WORK REQUIRED =>
Return the listing word for word, as given.

DATA EXTRACT =>
++++++++
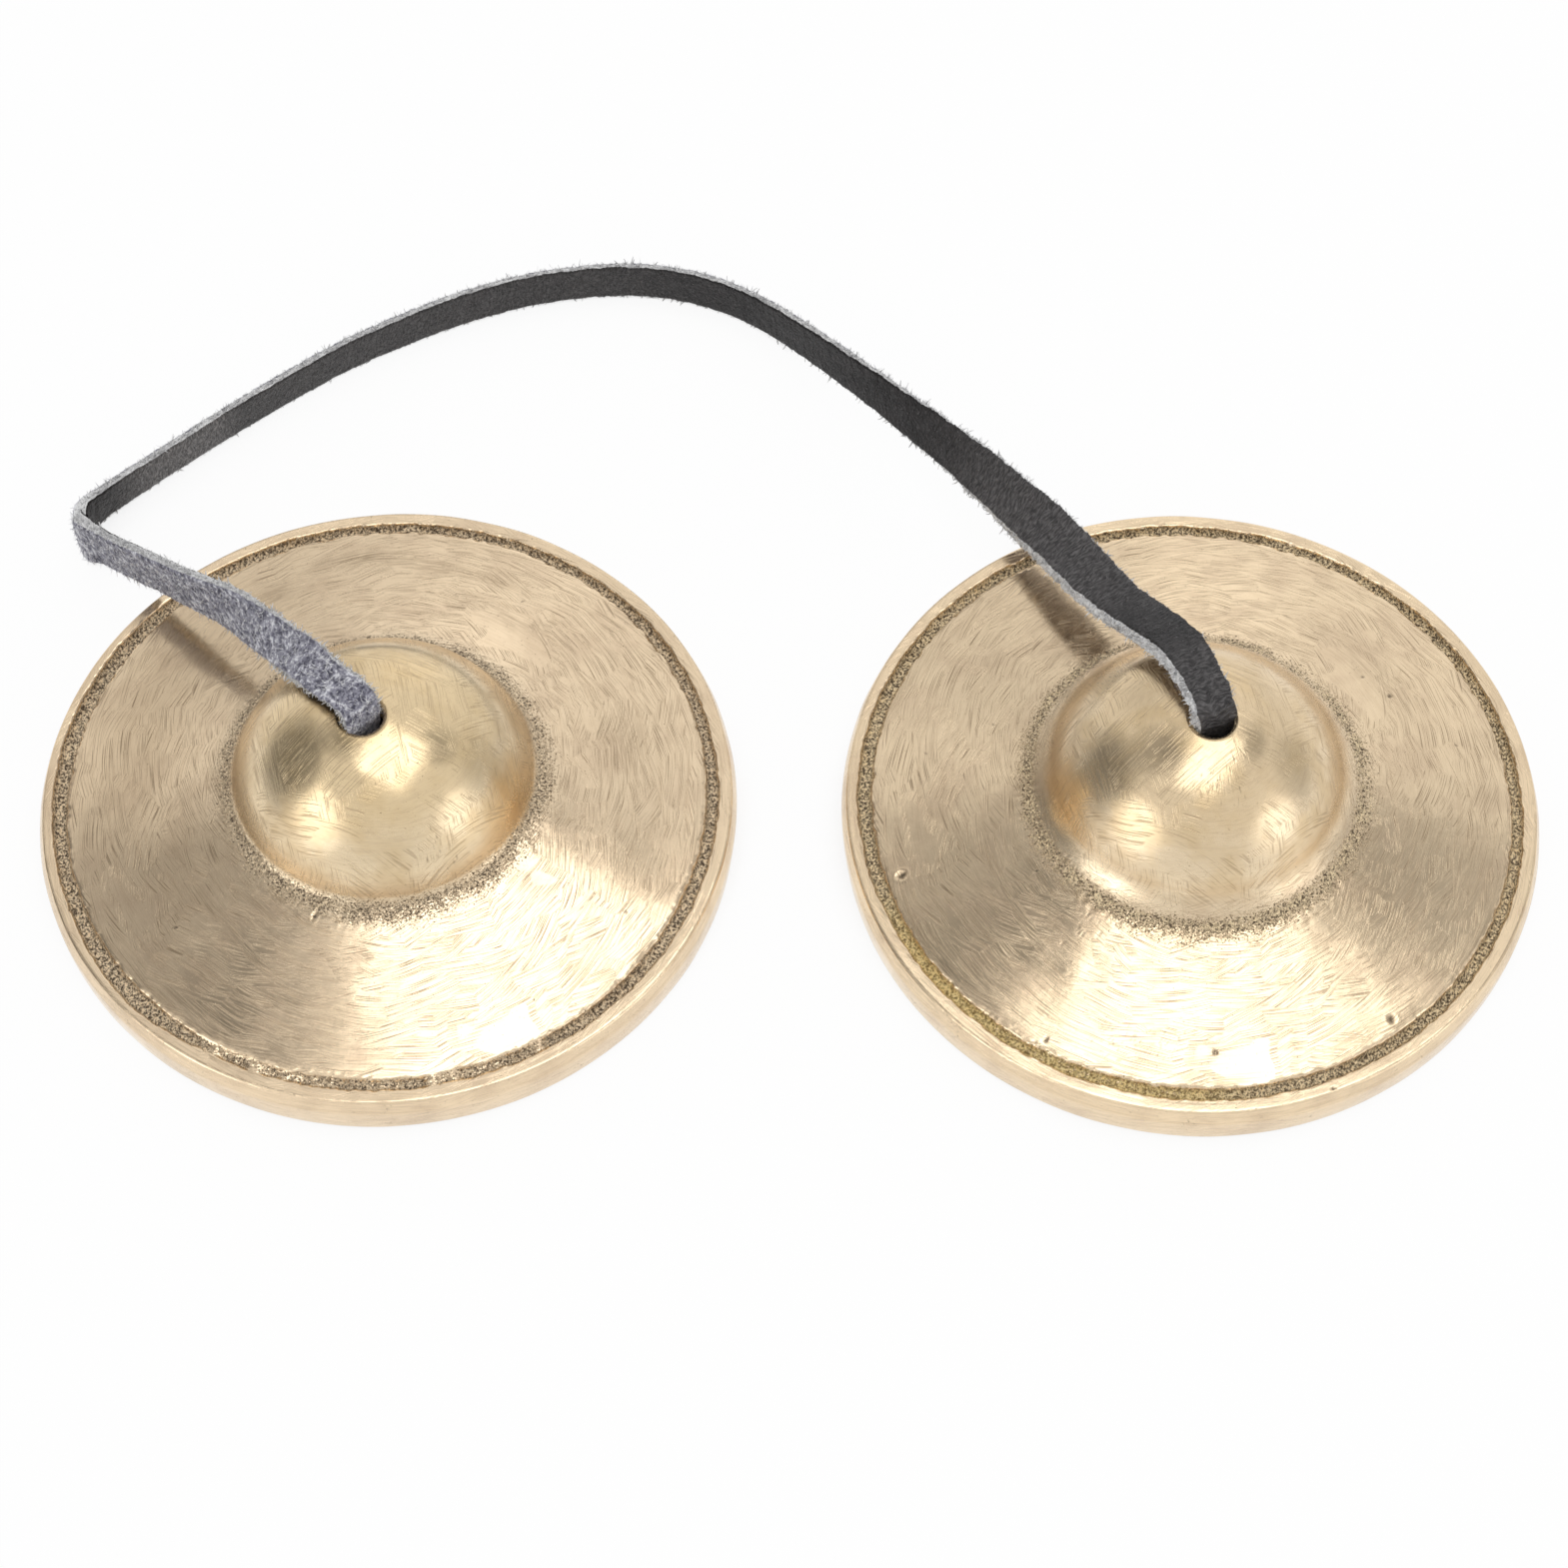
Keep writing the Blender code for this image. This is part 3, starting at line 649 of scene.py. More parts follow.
def section_line():
    """The thong's outline as shares of half its width and half its thickness, and each point's side."""
    across = np.cos(np.linspace(0, pi, FACE_STEPS + 1))
    across = 0.5 * across + 0.5 * np.linspace(1, -1, FACE_STEPS + 1)
    rise = [1 - 2 * i / EDGE_STEPS for i in range(EDGE_STEPS)]
    line = [(share, 1.0) for share in across[:-1]]
    line += [(-1.0, share) for share in rise]
    line += [(-share, -1.0) for share in across[:-1]]
    line += [(1.0, -share) for share in rise]
    sides = [GRAIN_SIDE] * FACE_STEPS + [CUT_SIDE] * EDGE_STEPS
    sides += [SUEDE_SIDE] * FACE_STEPS + [CUT_SIDE] * EDGE_STEPS
    return np.array(line), np.array(sides)


SECTION, SECTION_SIDES = section_line()


def above_floor(points):
    """Points that would sink into the floor lie on it, squeezed flat but still in order."""
    low = np.minimum(points[:, 2] - FLOOR_GAP, 0)
    points[:, 2] = np.maximum(points[:, 2], FLOOR_GAP) + low * SQUEEZE
    return points


def cap_faces(first, corners, flipped):
    """Quads over the open end of a tube, on the ring that starts at point `first`."""
    last = first + corners - 1
    quads = [[first + q, first + q + 1, last - 1 - q, last - q] for q in range(corners // 2 - 1)]
    return [quad[::-1] for quad in quads] if flipped else quads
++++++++
TASK OUTPUT =>
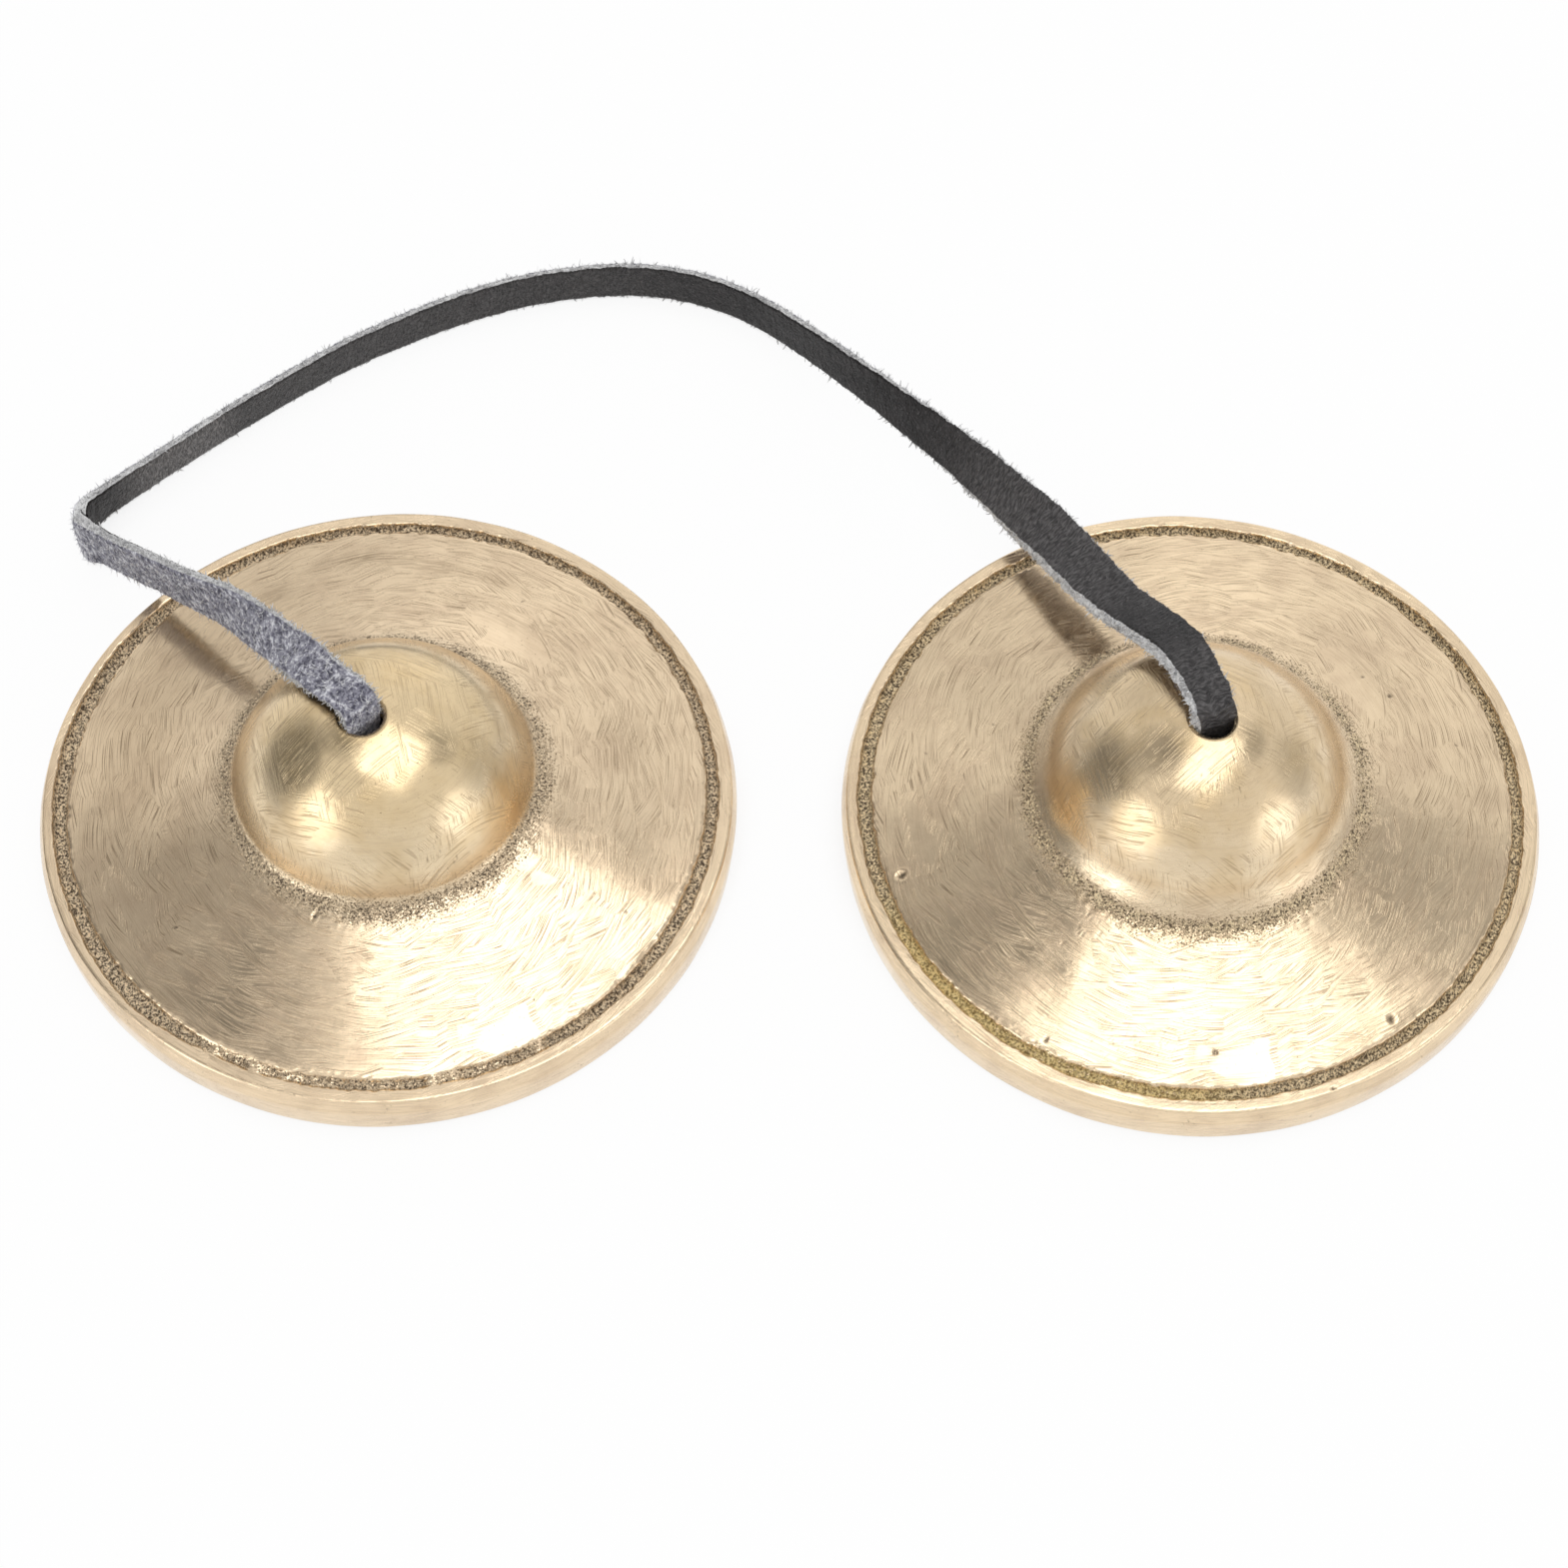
Keep writing the Blender code for this image. This is part 3, starting at line 649 of scene.py. More parts follow.
def section_line():
    """The thong's outline as shares of half its width and half its thickness, and each point's side."""
    across = np.cos(np.linspace(0, pi, FACE_STEPS + 1))
    across = 0.5 * across + 0.5 * np.linspace(1, -1, FACE_STEPS + 1)
    rise = [1 - 2 * i / EDGE_STEPS for i in range(EDGE_STEPS)]
    line = [(share, 1.0) for share in across[:-1]]
    line += [(-1.0, share) for share in rise]
    line += [(-share, -1.0) for share in across[:-1]]
    line += [(1.0, -share) for share in rise]
    sides = [GRAIN_SIDE] * FACE_STEPS + [CUT_SIDE] * EDGE_STEPS
    sides += [SUEDE_SIDE] * FACE_STEPS + [CUT_SIDE] * EDGE_STEPS
    return np.array(line), np.array(sides)


SECTION, SECTION_SIDES = section_line()


def above_floor(points):
    """Points that would sink into the floor lie on it, squeezed flat but still in order."""
    low = np.minimum(points[:, 2] - FLOOR_GAP, 0)
    points[:, 2] = np.maximum(points[:, 2], FLOOR_GAP) + low * SQUEEZE
    return points


def cap_faces(first, corners, flipped):
    """Quads over the open end of a tube, on the ring that starts at point `first`."""
    last = first + corners - 1
    quads = [[first + q, first + q + 1, last - 1 - q, last - q] for q in range(corners // 2 - 1)]
    return [quad[::-1] for quad in quads] if flipped else quads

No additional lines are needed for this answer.